-- Start of DATA SHOWN --
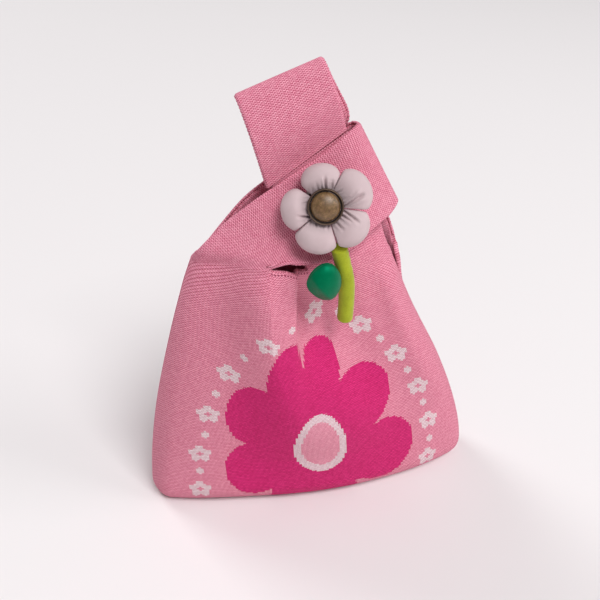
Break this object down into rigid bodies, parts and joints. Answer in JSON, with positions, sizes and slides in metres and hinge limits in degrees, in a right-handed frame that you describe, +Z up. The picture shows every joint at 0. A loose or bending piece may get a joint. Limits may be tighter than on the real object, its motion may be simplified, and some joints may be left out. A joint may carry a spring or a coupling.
{
  "type": "knitted handbag",
  "caption": "Soft knitted knot bag: a shaped pouch whose short handle wraps the long handle's wrist loop, with a stuffed flower charm pinned to the band.",
  "frame": {"origin": "middle of the base on the floor, in the plane of the side and bottom seams", "axes": "+Z up, +X to the right of the front, -Y towards the front, where the flower charm is"},
  "size_m": [0.2301, 0.0929, 0.3],
  "materials": {
    "pink_knit": "thick double-sided jacquard knit, matt",
    "seam_yarn": "linking yarn, matt",
    "petal_cotton": "stuffed cotton, matt, pinkish white",
    "button_shell": "brown, finely mottled, low sheen",
    "dark_bronze": "darkened metal, satin",
    "black_felt": "felt and thread, matt",
    "pin_steel": "plated steel",
    "lime_plush": "short pile, stuffed",
    "green_satin": "stuffed satin, soft sheen"
  },
  "bodies": {
    "bag": {"front_panel": "pink_knit", "back_panel": "pink_knit", "left_side_seam": "seam_yarn", "right_side_seam": "seam_yarn", "bottom_seam": "seam_yarn", "short_handle_front": "pink_knit", "short_handle_back": "pink_knit", "short_handle_seam": "seam_yarn", "long_handle_front_leg": "pink_knit", "long_handle_back_leg": "pink_knit"},
    "loop": {"wrist_loop": "pink_knit", "wrist_loop_seam": "seam_yarn"},
    "flower": {"petal_1": "petal_cotton", "petal_2": "petal_cotton", "petal_3": "petal_cotton", "petal_4": "petal_cotton", "petal_5": "petal_cotton", "button_dome": "button_shell", "button_rim": "dark_bronze", "button_back": "dark_bronze", "flower_backing": "black_felt", "centre_thread": "black_felt", "pin_bar": "pin_steel", "pin_arm": "pin_steel"},
    "lock": {"pin_lock": "pin_steel"},
    "stem": {"stem": "lime_plush"},
    "leaf": {"leaf": "green_satin"}
  },
  "joints": [
    {"name": "wrist_loop_fold", "type": "hinge", "parent": "bag", "child": "loop", "pos_m": [-0.015, -0.009, 0.251], "axis": [0.8339, 0, 0.5519], "range_deg": [-55, 55]},
    {"name": "flower_tilt", "type": "hinge", "parent": "bag", "child": "flower", "pos_m": [-0.00604, -0.02522, 0.23087], "axis": [-0.9703, 0.2419, 0], "range_deg": [0, 11]},
    {"name": "pin_lock_turn", "type": "hinge", "parent": "flower", "child": "lock", "pos_m": [0.00172, -0.02715, 0.23087], "axis": [-0.9703, 0.2419, 0], "range_deg": [0, 100]},
    {"name": "stem_swing", "type": "hinge", "parent": "flower", "child": "stem", "pos_m": [-0.00189, -0.04242, 0.20856], "axis": [0, -1, 0], "range_deg": [-5, 5]},
    {"name": "leaf_flap", "type": "hinge", "parent": "stem", "child": "leaf", "pos_m": [-0.00112, -0.04977, 0.187], "axis": [0, 0, 1], "range_deg": [0, 45], "stiffness_Nm_per_rad": 0.0005}
  ]
}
-- End of DATA SHOWN --
STATED TASK =>
Each line must be given again exactly as written above.

RESULT FOR THIS EXERCISE =>
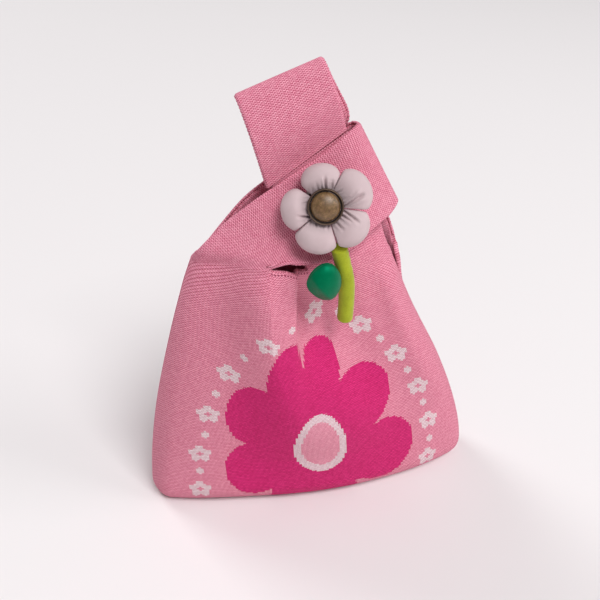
Break this object down into rigid bodies, parts and joints. Answer in JSON, with positions, sizes and slides in metres and hinge limits in degrees, in a right-handed frame that you describe, +Z up. The picture shows every joint at 0. A loose or bending piece may get a joint. Limits may be tighter than on the real object, its motion may be simplified, and some joints may be left out. A joint may carry a spring or a coupling.
{
  "type": "knitted handbag",
  "caption": "Soft knitted knot bag: a shaped pouch whose short handle wraps the long handle's wrist loop, with a stuffed flower charm pinned to the band.",
  "frame": {"origin": "middle of the base on the floor, in the plane of the side and bottom seams", "axes": "+Z up, +X to the right of the front, -Y towards the front, where the flower charm is"},
  "size_m": [0.2301, 0.0929, 0.3],
  "materials": {
    "pink_knit": "thick double-sided jacquard knit, matt",
    "seam_yarn": "linking yarn, matt",
    "petal_cotton": "stuffed cotton, matt, pinkish white",
    "button_shell": "brown, finely mottled, low sheen",
    "dark_bronze": "darkened metal, satin",
    "black_felt": "felt and thread, matt",
    "pin_steel": "plated steel",
    "lime_plush": "short pile, stuffed",
    "green_satin": "stuffed satin, soft sheen"
  },
  "bodies": {
    "bag": {"front_panel": "pink_knit", "back_panel": "pink_knit", "left_side_seam": "seam_yarn", "right_side_seam": "seam_yarn", "bottom_seam": "seam_yarn", "short_handle_front": "pink_knit", "short_handle_back": "pink_knit", "short_handle_seam": "seam_yarn", "long_handle_front_leg": "pink_knit", "long_handle_back_leg": "pink_knit"},
    "loop": {"wrist_loop": "pink_knit", "wrist_loop_seam": "seam_yarn"},
    "flower": {"petal_1": "petal_cotton", "petal_2": "petal_cotton", "petal_3": "petal_cotton", "petal_4": "petal_cotton", "petal_5": "petal_cotton", "button_dome": "button_shell", "button_rim": "dark_bronze", "button_back": "dark_bronze", "flower_backing": "black_felt", "centre_thread": "black_felt", "pin_bar": "pin_steel", "pin_arm": "pin_steel"},
    "lock": {"pin_lock": "pin_steel"},
    "stem": {"stem": "lime_plush"},
    "leaf": {"leaf": "green_satin"}
  },
  "joints": [
    {"name": "wrist_loop_fold", "type": "hinge", "parent": "bag", "child": "loop", "pos_m": [-0.015, -0.009, 0.251], "axis": [0.8339, 0, 0.5519], "range_deg": [-55, 55]},
    {"name": "flower_tilt", "type": "hinge", "parent": "bag", "child": "flower", "pos_m": [-0.00604, -0.02522, 0.23087], "axis": [-0.9703, 0.2419, 0], "range_deg": [0, 11]},
    {"name": "pin_lock_turn", "type": "hinge", "parent": "flower", "child": "lock", "pos_m": [0.00172, -0.02715, 0.23087], "axis": [-0.9703, 0.2419, 0], "range_deg": [0, 100]},
    {"name": "stem_swing", "type": "hinge", "parent": "flower", "child": "stem", "pos_m": [-0.00189, -0.04242, 0.20856], "axis": [0, -1, 0], "range_deg": [-5, 5]},
    {"name": "leaf_flap", "type": "hinge", "parent": "stem", "child": "leaf", "pos_m": [-0.00112, -0.04977, 0.187], "axis": [0, 0, 1], "range_deg": [0, 45], "stiffness_Nm_per_rad": 0.0005}
  ]
}